Les beaux jours d' automne sont passés. Le ciel a tendu son voile gris du Salève au Jura, plongeant citadins et campagnards dans une lumière blafarde monotone comme une horloge arrêtée, car le soleil ne marque maintenant ses heures claires que pour les montagnards, au-dessus du voile.

En un jour, il n' est pas toujours possible d' atteindre l' altitude ensoleillée. Aussi, nous réjouissons-nous particulièrement de l' approche des fêtes de fin d' année, qui vont donner trois jours de liberté.

Par un matin de 31 décembre, alors que le canon tonne, sur la rade, pour célébrer la Restauration de 1813, notre train semble glisser le long du lac brumeux. A Lausanne, le compartiment s' anime de compagnons de voyage. Sur la Riviera vaudoise, le lac distille du brouillard; Chillon semble avoir été mis au garde-meubles, en attendant le printemps prochain.

A Monthey, l' automotrice de l' Aigle s' emplit de montagnards. Les uns engagent de longues discussions en patois, d' autres observent un silence recueilli. Nous entrons dans l' enchantement de la montagne; la plaine disparaît et la brume s' éclaircit et devient de plus en plus brillante, au fur et à mesure que nous nous rapprochons du soleil qui la fait s' évaporer.

A Troistorrents, un grand car postal attend sur la place de la gare.
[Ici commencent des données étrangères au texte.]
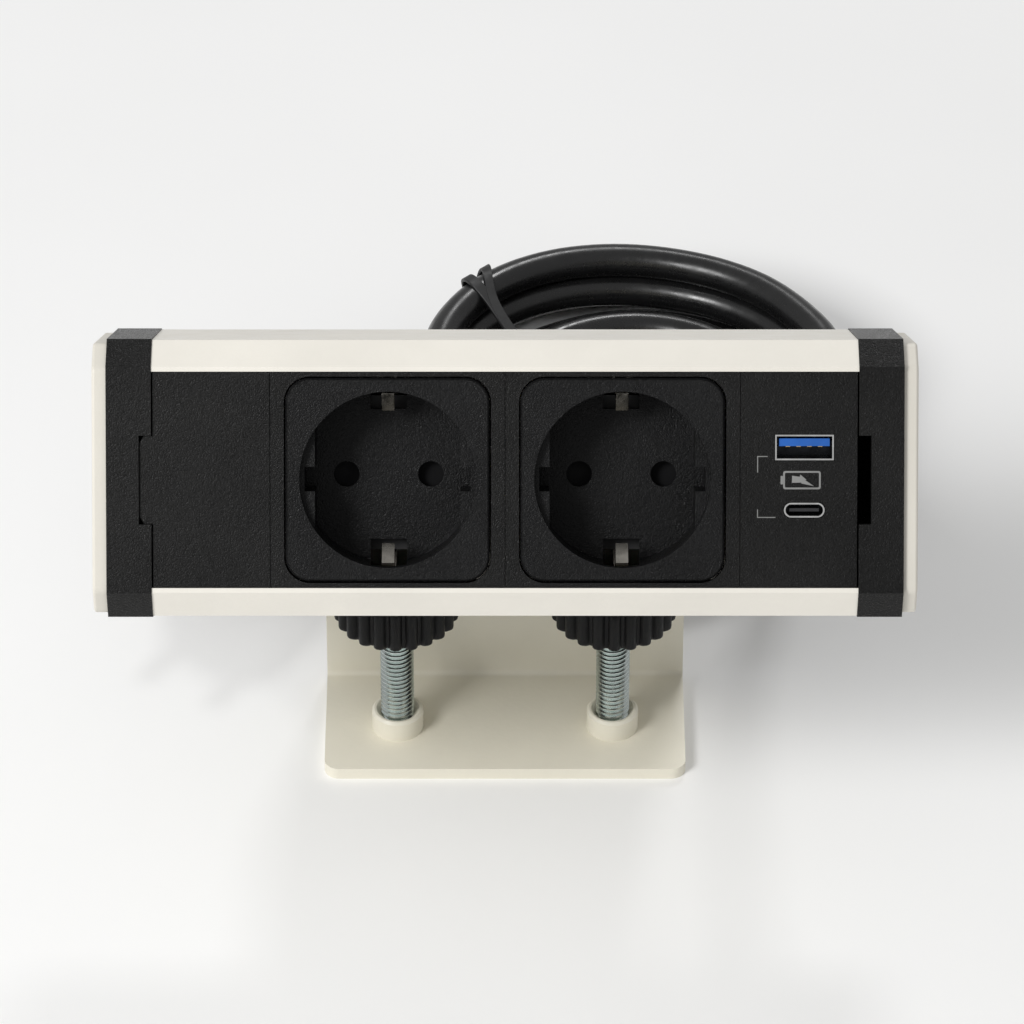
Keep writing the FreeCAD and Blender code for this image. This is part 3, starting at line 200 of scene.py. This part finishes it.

Nous nous y installons, afin de prendre plus vite de l' altitude. Le puissant Saurer grimpe allègrement les lacets de la route. Le ciel bleuit, les sapins givrés deviennent étincelants. Les pentes sont de plus en plus enneigées, d' une belle poudreuse prometteuse. La route s' engage dans un joli vallon avec une petite rivière; un village apparaît, c' est Morgins. Nous avons la chance de trouver encore une petite chambre à l' hôtel Victoria.

Sans perdre de temps, nous mettons les skis et traversons le champ d' exercice où de nombreux skieurs et skieuses s' interpellent joyeusement avec des accents de divers cantons et dans des langues de pays voisins ou d' outre. Puis nous mettons les peaux et nous montons tranquillement obliquement la pente sud-est de la Pointe du Corbeau. Nous faisons halte vers un beau chalet bruni et savourons notre lunch en admirant les Dents du Midi qui se découpent au-dessus de Savolayre. Puis la pente s' adoucit, aux chalets succèdent les sapins clairsemés. Nous atteignons bientôt l' arête ouest de la Pointe de Bellevue, que nous suivons jusqu' au sommet.

Surprise! Le brouillard de ce matin s' est complètement évaporé sous le soleil du Valais. La plaine s' étend toute blanche à nos pieds. Le Rhône et la Gryonne sont tracés comme sur une carte géographique. Nous distinguons chaque maison de Monthey et de Bex. Ce joli tableau est couronné par la chaîne des Diablerets, des Muverans et des Dents de Mordes. Nous distinguons des traces de skis à la Pointe des Martinets.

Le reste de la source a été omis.